Karena jumlah warga korban gusuran diperkirakan akan terus bertambah, Dinas Kependudukan akan menambah barak agar bisa menampung semua warga. "Jika warga stren terus berdatangan dan enam barak yang disiapkan tidak mampu menampung, kami akan memakai barak yang semula disiapkan untuk mengantisipasi kepulangan tenaga kerja Indonesia (TKI) ilegal dari Malaysia," ujar staf Dinas Kependudukan Kota Surabaya Zaifoer.

Jika penambahan barak ini tidak mampu menampung juga, dinas akan memakai aula dan Balai Latihan Transmigrasi di Krian, Sidoarjo, dengan kapasitas 60 keluarga sebagai tambahan. "Prinsipnya kami tidak mau menampung warga melebihi kapasitas barak yang ada. Kasihan mereka kalau itu terjadi," tambah Zaifoer.

Secara ideal, satu barak yang luasnya sekitar 180 meter persegi itu dihuni oleh 20 keluarga dengan jumlah anggota tiga atau empat jiwa setiap keluarga. Sambil berjalan, dinas akan menyiapkan sekat-sekat sebagai pembatas antarkeluarga. Warga tidak perlu memasak makanan sendiri, karena dinas telah menyiapkan dapur umum yang ditangani 15 juru masak.

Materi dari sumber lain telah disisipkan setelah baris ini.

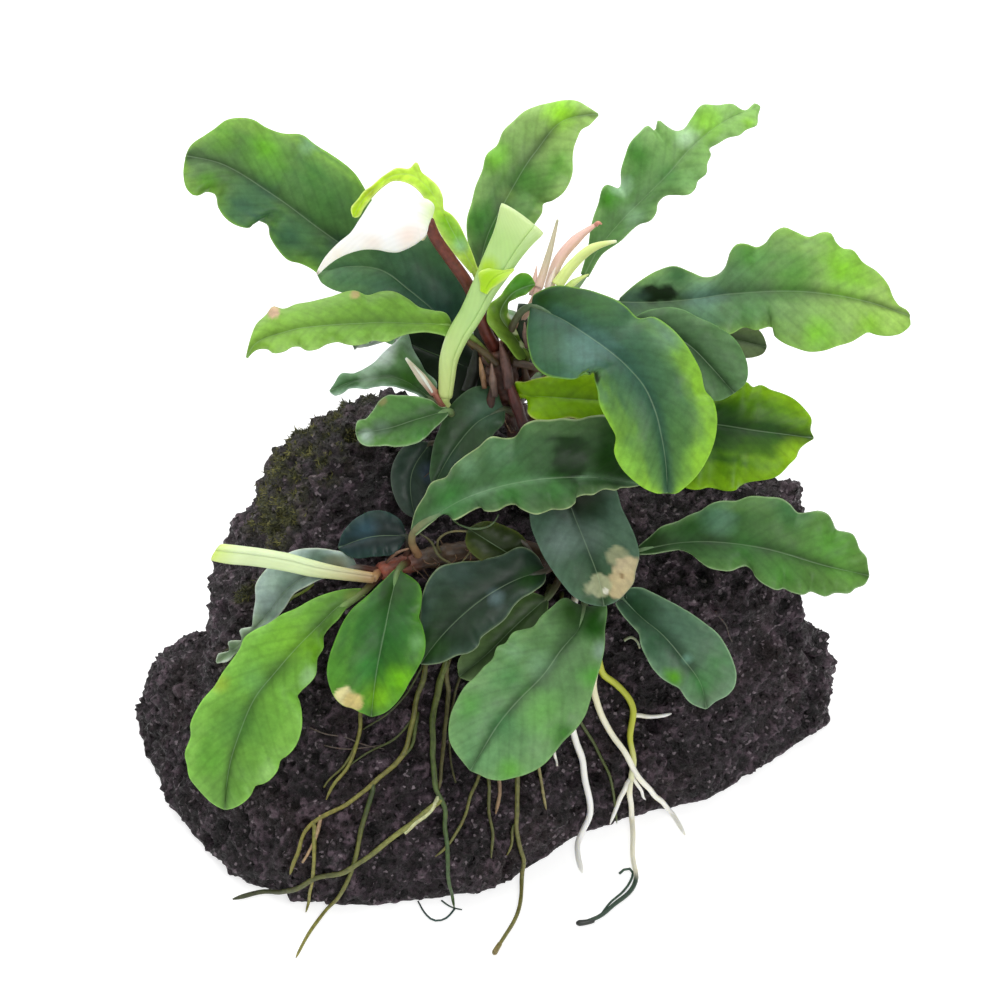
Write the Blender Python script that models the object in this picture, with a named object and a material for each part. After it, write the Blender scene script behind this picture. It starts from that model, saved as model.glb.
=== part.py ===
# A Bucephalandra growing on a lava stone: a small water plant whose creeping stems and roots
# hold on to a piece of porous lava, with leathery wavy leaves, a white flower hood and young
# rolled leaves. Metres, +Z up. The origin is on the flat underside of the stone.
#
# The plant is laid out as a viewer sees it who looks down on the stone from the front. A place
# is (across, up, toward) in millimetres: across and up on the plane through the origin that
# faces the viewer, and toward the viewer from that plane.

import math

import bpy
from mathutils import Vector, noise
from mathutils.bvhtree import BVHTree

MM = 0.001

# How the plant is looked at
VIEW_ELEVATION = math.radians(38)
EYE_DISTANCE = 790
EYE_UP = 37

# Driving sizes, in millimetres
GAP = 0.35              # clear space between two pieces that touch in life
BLADE_THICKNESS = 0.55
RIB_THICKNESS = 0.5     # added to the blade along its middle
RIB_HALF_WIDTH = 0.7
PETIOLE_RADIUS = 0.65
STEM_SIDES = 8
ROOT_SIDES = 5

ACROSS = Vector((1, 0, 0))
UP = Vector((0, math.sin(VIEW_ELEVATION), math.cos(VIEW_ELEVATION)))
TOWARD = Vector((0, -math.cos(VIEW_ELEVATION), math.sin(VIEW_ELEVATION)))


def turned(direction):
    """A direction given as (across, up, toward), in the part's own axes."""
    across, up, toward = direction
    return (ACROSS * across + UP * up + TOWARD * toward).normalized()


def seen(place):
    """The point in millimetres that is seen at (across, up) and lies toward from the plane."""
    across, up, toward = place
    nearer = 1 - toward / EYE_DISTANCE
    return (
        ACROSS * (across * nearer)
        + UP * (EYE_UP + (up - EYE_UP) * nearer)
        + TOWARD * toward
    )


# Curves

CURVE_STEPS = 8    # points in each stretch of a curve before it is divided evenly


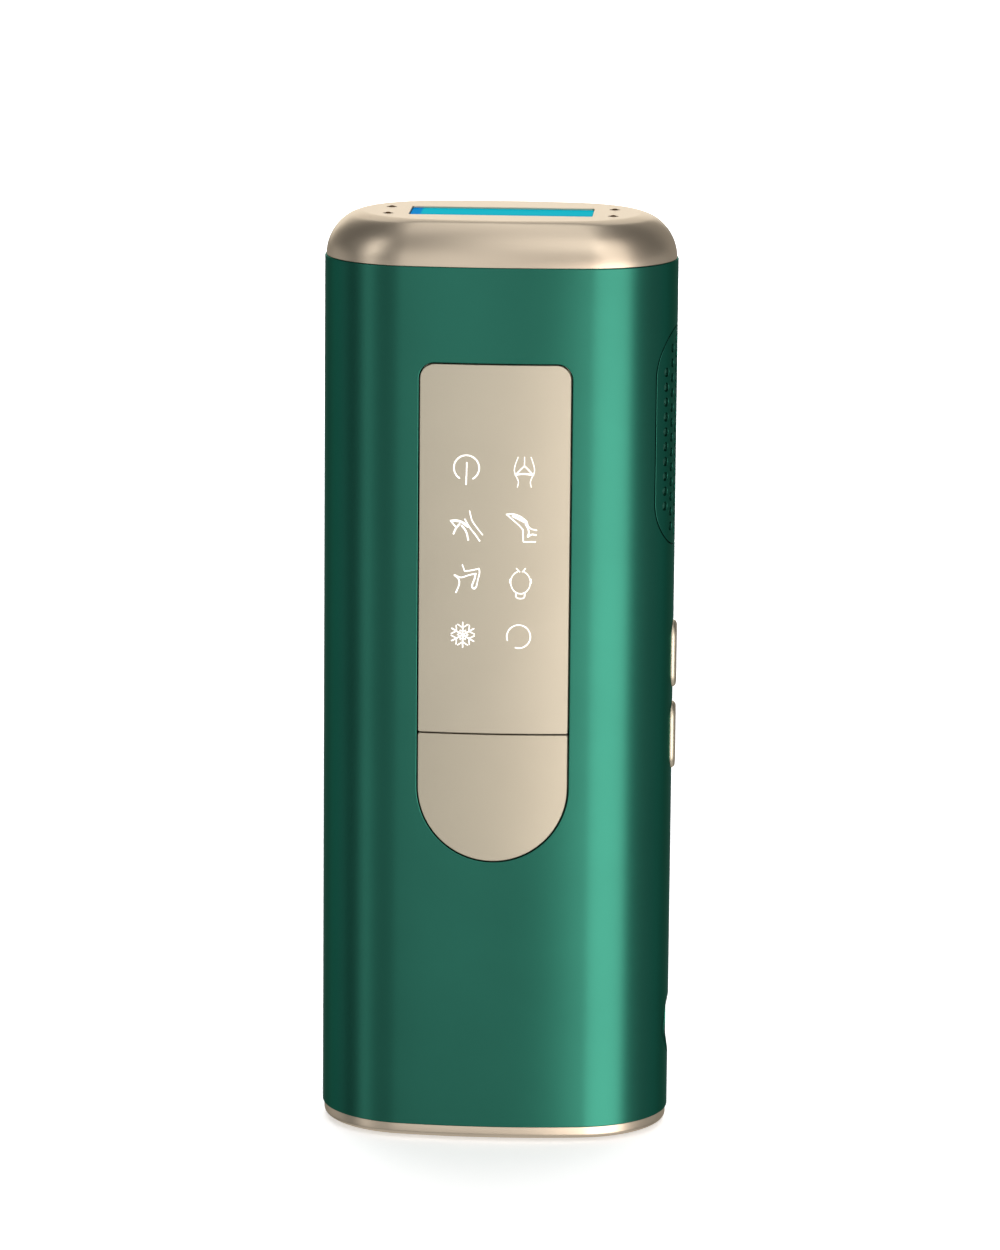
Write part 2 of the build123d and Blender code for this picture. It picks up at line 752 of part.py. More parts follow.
with BuildPart() as transformer:
    with BuildSketch(Plane.XZ.offset(-board_front)):
        with Locations((6.5, 38)):
            Rectangle(13, 15)
    extrude(amount=12)
    with BuildSketch(Plane.XZ.offset(-board_front + 1.5)):
        with Locations((6.5, 38)):
            Rectangle(13, 15)
            Rectangle(8.5, 15, mode=Mode.SUBTRACT)
    extrude(amount=9, mode=Mode.SUBTRACT)
    with BuildSketch(Plane.XZ.offset(-board_front + 2.0)):
        with Locations((6.5, 38)):
            RectangleRounded(12.4, 11, 2)
    extrude(amount=8)
save(transformer, "transformer")

with BuildPart() as trigger_coil:
    with BuildSketch(Plane.XZ.offset(-board_front)):
        with Locations((6.5, 86)):
            RectangleRounded(9, 13, 1.5)
    extrude(amount=9)
    fillet(edges().group_by(Axis.Y)[0], 1.0)
save(trigger_coil, "trigger_coil")

with BuildPart() as power_transistor:
    with BuildSketch(Plane.XZ.offset(-board_front)):
        with Locations((7, 67.5)):
            Rectangle(10, 15)
            with Locations((0, 5.2)):
                Circle(1.8, mode=Mode.SUBTRACT)
    extrude(amount=1.3)
    with BuildSketch(Plane.XZ.offset(-board_front + 1.3)):
        with Locations((7, 64.6)):
            Rectangle(10, 9.2)
    extrude(amount=3.2)
save(power_transistor, "power_transistor")

with BuildPart() as controller_chip:
    with BuildSketch(Plane.XZ.offset(-board_front)):
        with Locations((-6, 88)):
            Rectangle(10, 10)
    extrude(amount=1.4)
    chamfer(edges().group_by(Axis.Y)[0], 0.25)
save(controller_chip, "controller_chip")

with BuildPart(Plane.XZ.offset(-board_front + 3)) as filter_inductor:
    with Locations((-6, 69)):
        Torus(5.0, 2.6)
        Cylinder(5.0, 6.0)
        Cylinder(2.6, 8.0, mode=Mode.SUBTRACT)
save(filter_inductor, "filter_inductor")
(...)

Asrama Transito yang terdiri dari sembilan barak ini tampak makin penuh karena banyaknya barang yang dibawa para korban gusuran. Mereka juga membawa barang seperti kasur, kompor, almari, alat usaha mereka (becak, gerobak), sampai binatang peliharaan, seperti sapi dan kambing. Izin sekolah

Berkaitan dengan kelanjutan pendidikan anak-anak yang jaraknya jauh dari asrama, Dinas Sosial dan Dinas Pendidikan dan Kebudayaan Provinsi Jatim sudah mulai melakukan pendataan. "Tadi setelah saya datang, babak-bapak dari dinas mendata anak saya. Kata mereka, jauhnya jarak sekolah dengan penampungan akan dipikirkan pemecahannya," ujar Ririn.

Sambil menunggu proses pemecahan masalah tersebut, Ririn yang anaknya paling besar kini duduk di kelas satu SD, juga warga lain yang memiliki anak usia sekolah, diharapkan lebih dulu minta izin ke kepala sekolah masing-masing.

"Saya disuruh memintakan izin selama seminggu untuk anak saya ke kepala sekolah," tuturnya.

Meskipun terlihat senang, wanita asal Nganjuk ini masih tetap khawatir mengenai kelangsungan jaminan pendidikan, kesehatan, dan makanan yang dijanjikan pemerintah selama tiga bulan. "Sekarang masih terlihat enak, enggak tahu nanti. Kalau satu bulan kerasan, saya akan lanjut. Kita ke sini untuk membuktikan jaminan pemerintah tersebut," paparnya sambil menidurkan bayinya yang berusia tiga bulan.